I designed this graphic for the Mail on Sunday last year, fairly stark really pic.twitter.com/6xR69gKY8e
— Aaron Dunne (@aaronmcfc1) December 14, 2020
None of the counties north of Galway and Dublin have ever won the Liam MacCarthy Cup. The introduction of tiers in hurling has allowed the sport to develop, albeit slowly, in the smaller counties. You do feel now is the time to start pushing more of these counties into the Liam MacCarthy. Otherwise, the gap between the elite and the rest will get bigger.
Earlier this year, Congress voted to increase the Leinster Hurling Championship from five teams to six. This meant Antrim’s Joe McDonagh victory allowed them promotion to the Liam MacCarthy, with no team going down.
Kerry (Joe McDonagh runners-up), should also be promoted into Munster next year. Of course, the Munster round-robin games have been phenomenal and captured the public’s imagination. However, Kerry being added will bring both province to six counties each, and it’s a start. If teams like Kerry are denied the chance to compete with the best, how will they ever compete?

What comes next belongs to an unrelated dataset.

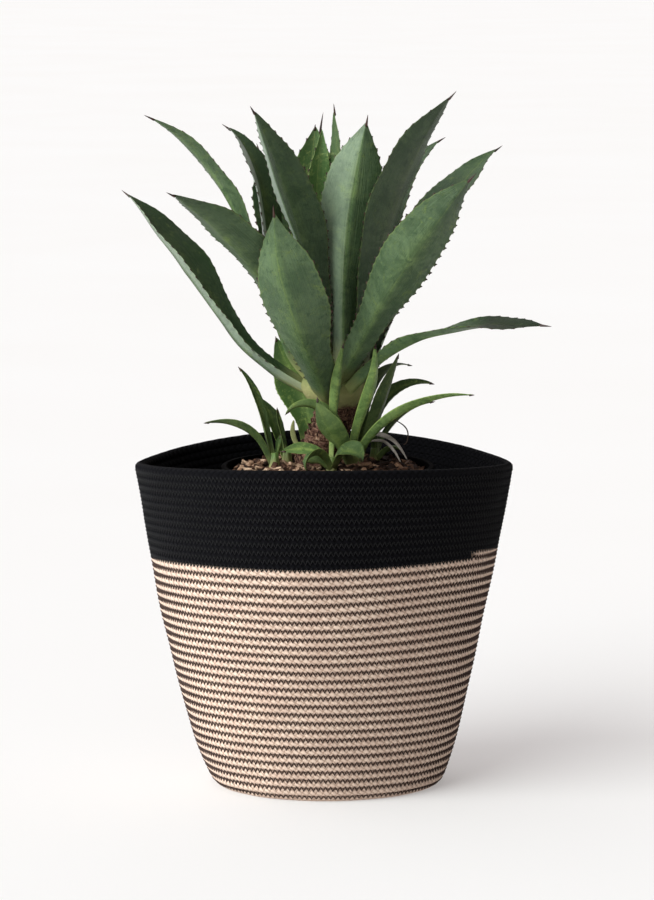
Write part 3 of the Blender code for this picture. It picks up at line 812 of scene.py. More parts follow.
def fit_width(faces, centre, s, widths, point):
    """Widen or narrow the blade; gives the way across it, the way out of its inner face and its half width."""
    top, back = faces
    wide = np.interp(s, *zip(*widths))[:, None, None]
    rim = (top[:, -1] + back[:, -1] - top[:, 0] - back[:, 0]) / 2
    across = unit(rim)
    for face in faces:
        arm = ((face - centre) * across[:, None, :]).sum(-1, keepdims=True)
        face += across[:, None, :] * arm * (wide - 1)
    half = np.linalg.norm(rim, axis=1) / 2 * wide[:, 0, 0]
    line = half.max() * point * (s[-1] - s) + 0.0010
    narrow = (half ** -8.0 + line ** -8.0) ** (-1.0 / 8.0) / half
    for face in faces:
        face[:] = centre + (face - centre) * narrow[:, None, None]
    middle = top.shape[1] // 2
    return across, unit(top[:, middle] - back[:, middle]), half * narrow


# %% [markdown]
# ## Teeth and needle
#
# The teeth stand at uneven steps along both margins, and each is a copy of the one tooth, scaled to its
# leaf. The needle carries on along the leaf's spine from just inside the blade's end.

# %% Teeth and needle
def copy_at(template, matrix):
    """A copy of a shape with its own mesh, moved by a matrix."""
    one = template.copy()
    one.data = template.data.copy()
    one.data.transform(matrix)
    bpy.context.scene.collection.objects.link(one)
    return one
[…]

Finally, the Joe McDonagh final should also be a permanent fixture on All-Ireland final day. Last Sunday saw hurling’s second-tier competition enjoy the limelight, even for the briefest of periods.
Hurling is an integral part of Ireland’s tradition and always will be. It’s a sport like no other, widely regarded as the fastest field sport in the world.
However, it’s still governed by the same rules it had 60/70 years ago. The game has moved on. Players are fitter, faster, can hit the ball longer and therefore, goals are no longer sought after. Cynical fouls continue to blight the game, one referee simply can’t keep up with play and smaller counties are denied the chance to compete at the top table.
There are many great things about this wonderful game that will always be there. But, for hurling to get even better, the sport needs to implement the above. And that’s what we’re trying to do here. Not change the game, just make it better.